Emit the exact text of every line from the line with "Turn this picture" to the line with "const UP = new THREE.Vector3(0, 0, 1);", both ends included. No other output is expected.

# START OF Extracted information

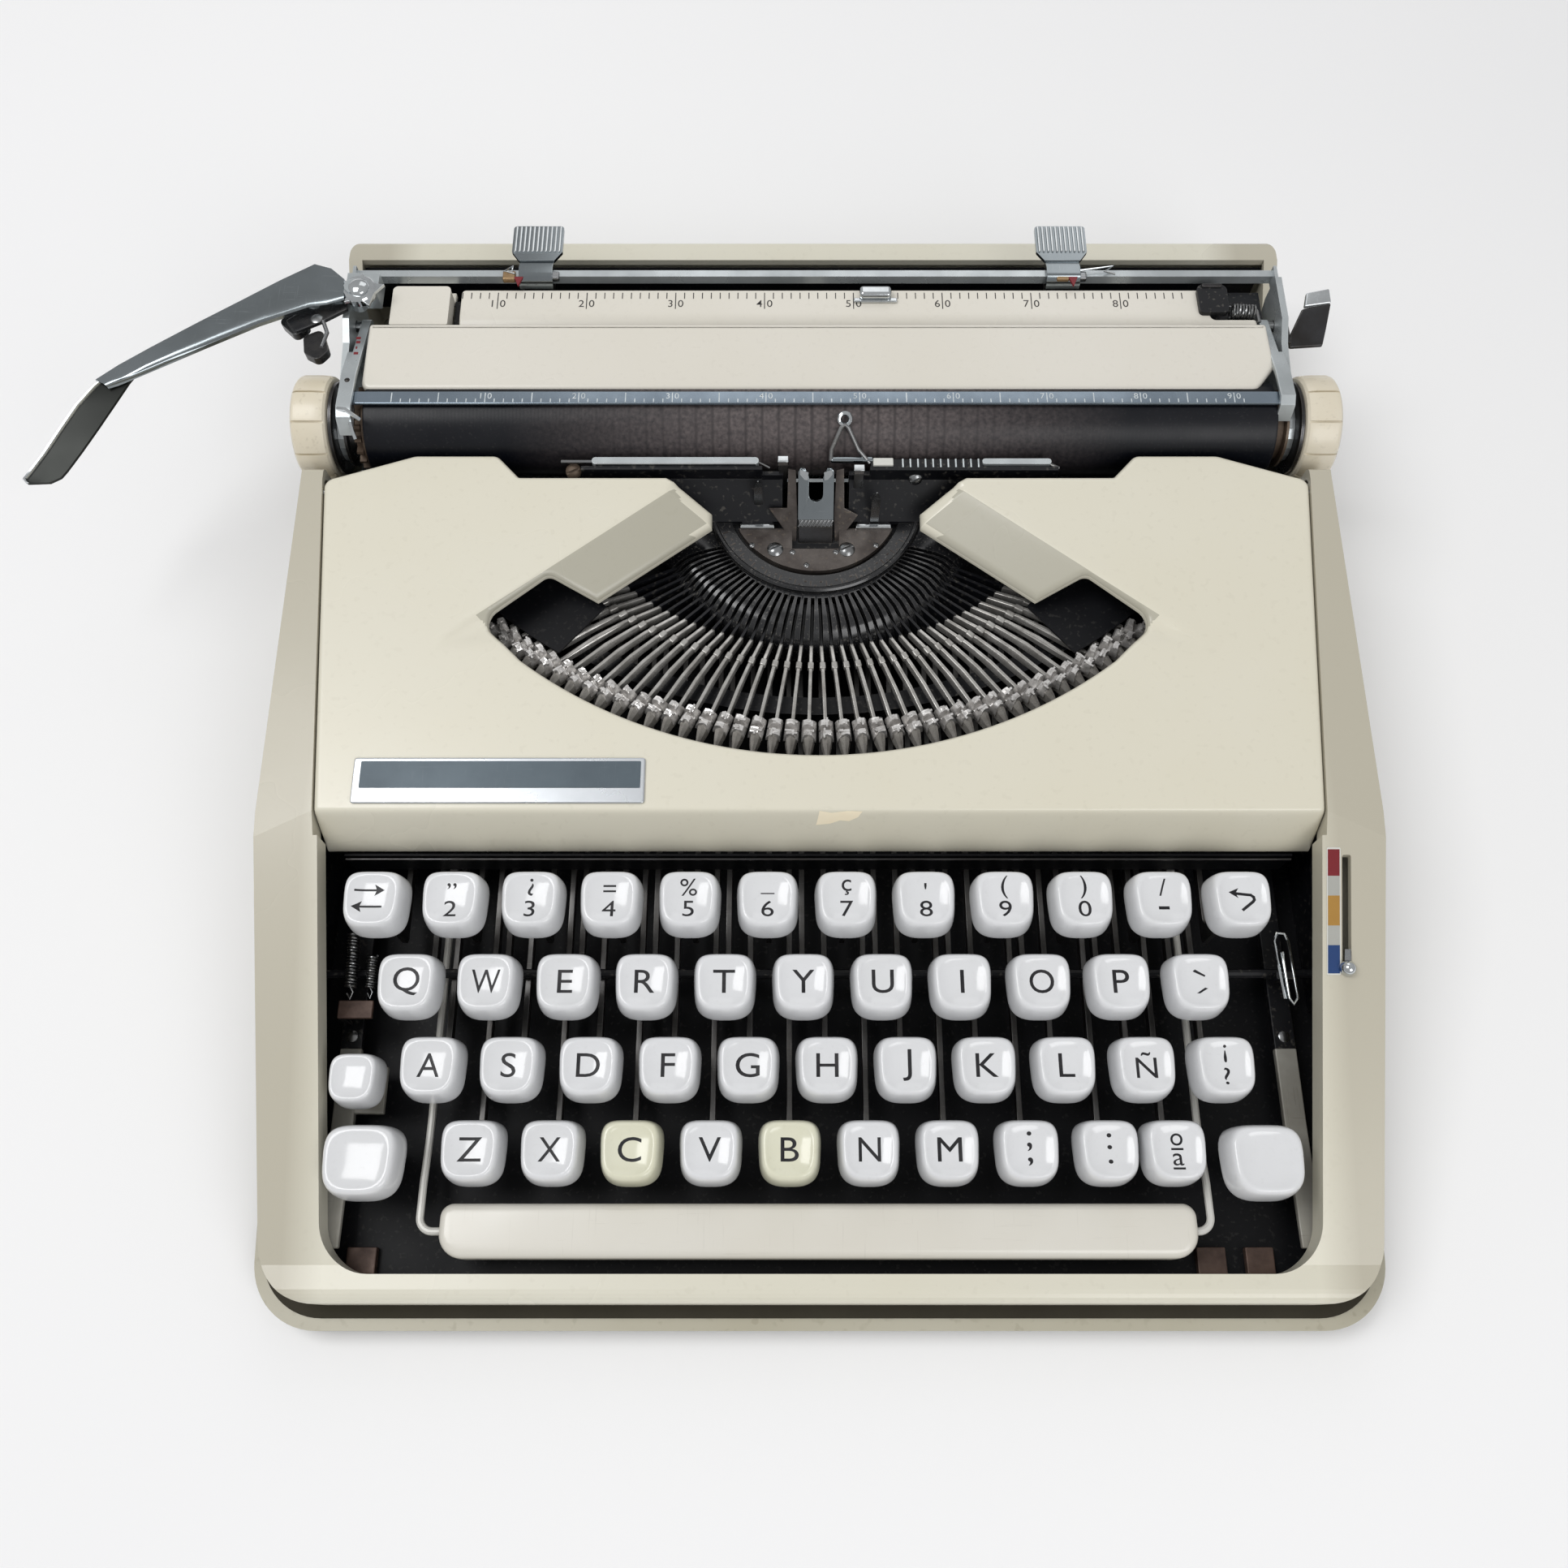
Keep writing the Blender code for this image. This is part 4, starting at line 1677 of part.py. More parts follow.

# END OF Extracted information
# START OF Extracted information

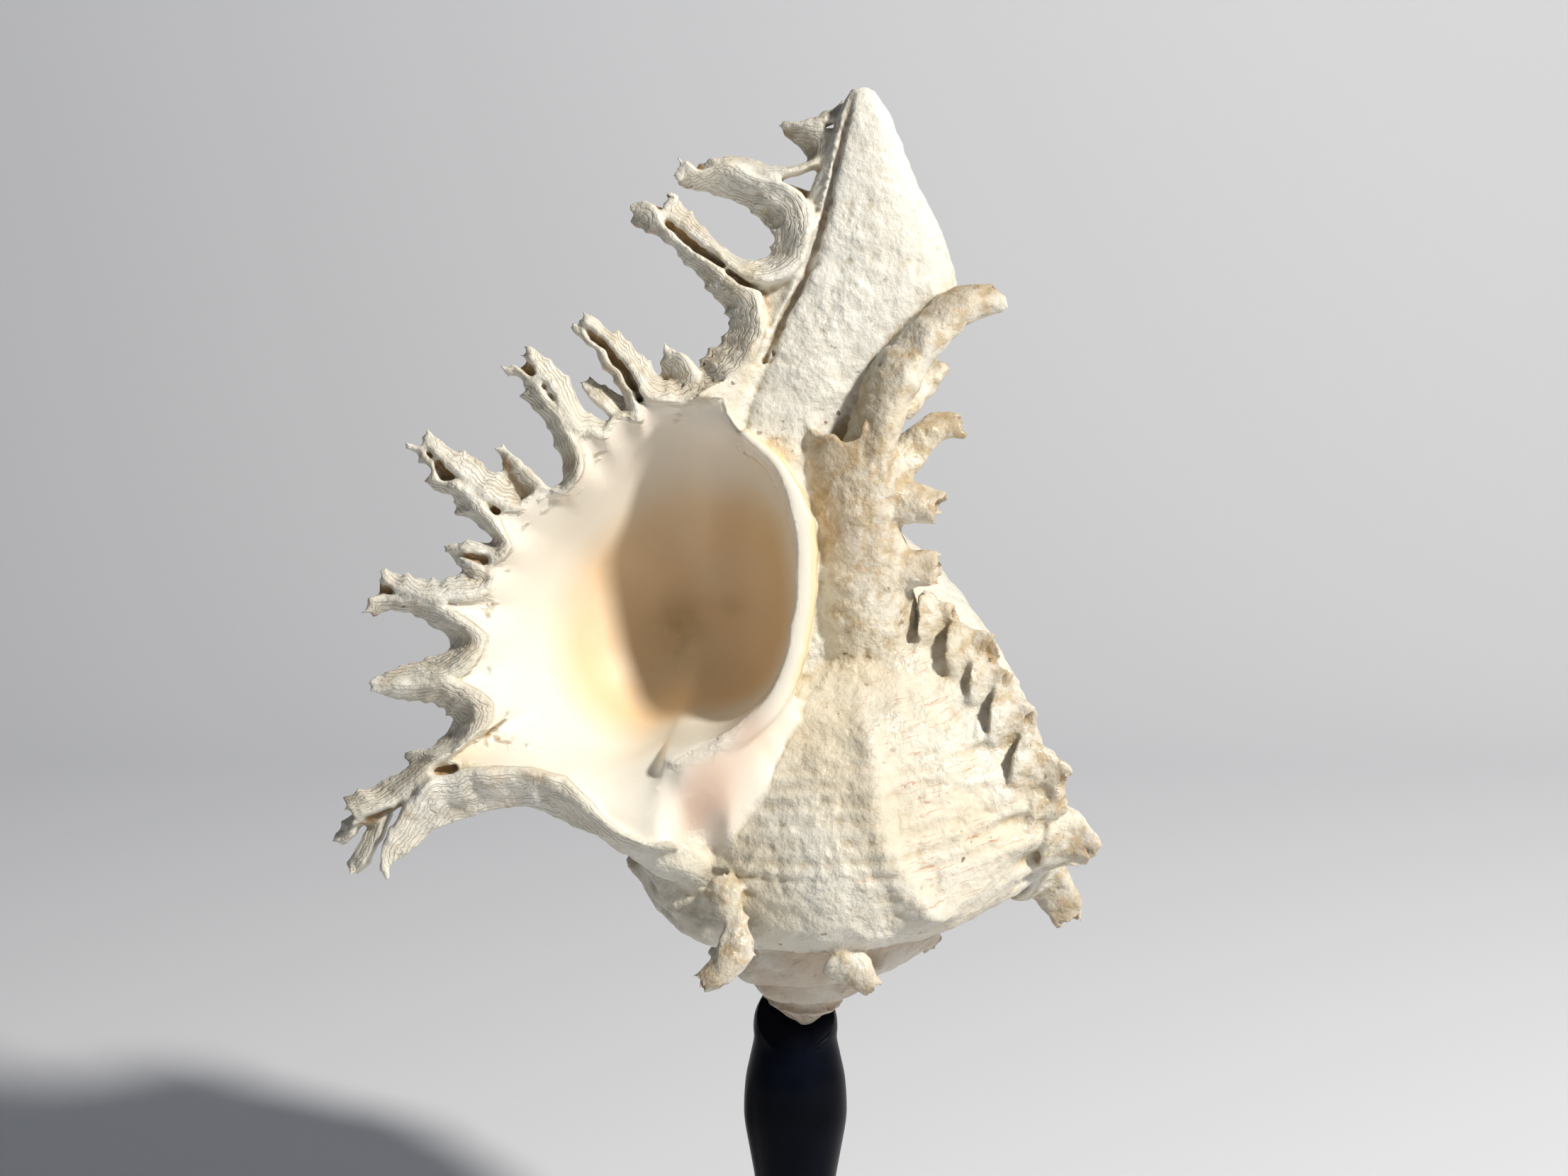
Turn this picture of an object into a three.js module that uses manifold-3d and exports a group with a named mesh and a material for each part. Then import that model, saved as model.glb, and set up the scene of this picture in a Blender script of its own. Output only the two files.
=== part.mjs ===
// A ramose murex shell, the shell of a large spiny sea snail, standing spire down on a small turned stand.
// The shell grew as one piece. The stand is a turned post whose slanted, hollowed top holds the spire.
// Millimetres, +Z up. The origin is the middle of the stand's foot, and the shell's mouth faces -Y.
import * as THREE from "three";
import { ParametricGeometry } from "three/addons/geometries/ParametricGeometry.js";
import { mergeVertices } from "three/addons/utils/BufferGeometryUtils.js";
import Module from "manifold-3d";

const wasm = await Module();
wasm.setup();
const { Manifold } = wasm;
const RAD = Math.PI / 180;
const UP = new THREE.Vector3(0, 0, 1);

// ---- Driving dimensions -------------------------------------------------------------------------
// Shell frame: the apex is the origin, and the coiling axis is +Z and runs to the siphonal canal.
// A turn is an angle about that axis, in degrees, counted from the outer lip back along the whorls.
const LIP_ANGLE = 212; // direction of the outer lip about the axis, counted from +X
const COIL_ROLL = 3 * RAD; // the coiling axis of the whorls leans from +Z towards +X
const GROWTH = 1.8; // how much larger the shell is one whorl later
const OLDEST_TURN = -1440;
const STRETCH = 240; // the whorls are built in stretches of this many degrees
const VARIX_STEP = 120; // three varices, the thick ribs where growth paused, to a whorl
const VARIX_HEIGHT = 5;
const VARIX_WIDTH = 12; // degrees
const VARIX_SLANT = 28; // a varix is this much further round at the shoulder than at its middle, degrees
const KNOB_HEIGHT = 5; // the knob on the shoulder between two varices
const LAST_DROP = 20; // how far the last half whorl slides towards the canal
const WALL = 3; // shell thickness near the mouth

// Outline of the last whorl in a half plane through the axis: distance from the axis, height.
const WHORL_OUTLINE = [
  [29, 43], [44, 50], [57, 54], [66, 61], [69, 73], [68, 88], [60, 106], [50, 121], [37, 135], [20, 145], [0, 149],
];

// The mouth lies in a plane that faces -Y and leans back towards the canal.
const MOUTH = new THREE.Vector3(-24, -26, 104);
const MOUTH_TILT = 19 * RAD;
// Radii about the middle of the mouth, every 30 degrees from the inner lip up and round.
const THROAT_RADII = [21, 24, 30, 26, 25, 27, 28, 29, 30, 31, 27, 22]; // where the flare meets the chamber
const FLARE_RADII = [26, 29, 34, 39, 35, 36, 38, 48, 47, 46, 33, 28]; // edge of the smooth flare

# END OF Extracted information

### Exercise output
Turn this picture of an object into a three.js module that uses manifold-3d and exports a group with a named mesh and a material for each part. Then import that model, saved as model.glb, and set up the scene of this picture in a Blender script of its own. Output only the two files.
=== part.mjs ===
// A ramose murex shell, the shell of a large spiny sea snail, standing spire down on a small turned stand.
// The shell grew as one piece. The stand is a turned post whose slanted, hollowed top holds the spire.
// Millimetres, +Z up. The origin is the middle of the stand's foot, and the shell's mouth faces -Y.
import * as THREE from "three";
import { ParametricGeometry } from "three/addons/geometries/ParametricGeometry.js";
import { mergeVertices } from "three/addons/utils/BufferGeometryUtils.js";
import Module from "manifold-3d";

const wasm = await Module();
wasm.setup();
const { Manifold } = wasm;
const RAD = Math.PI / 180;
const UP = new THREE.Vector3(0, 0, 1);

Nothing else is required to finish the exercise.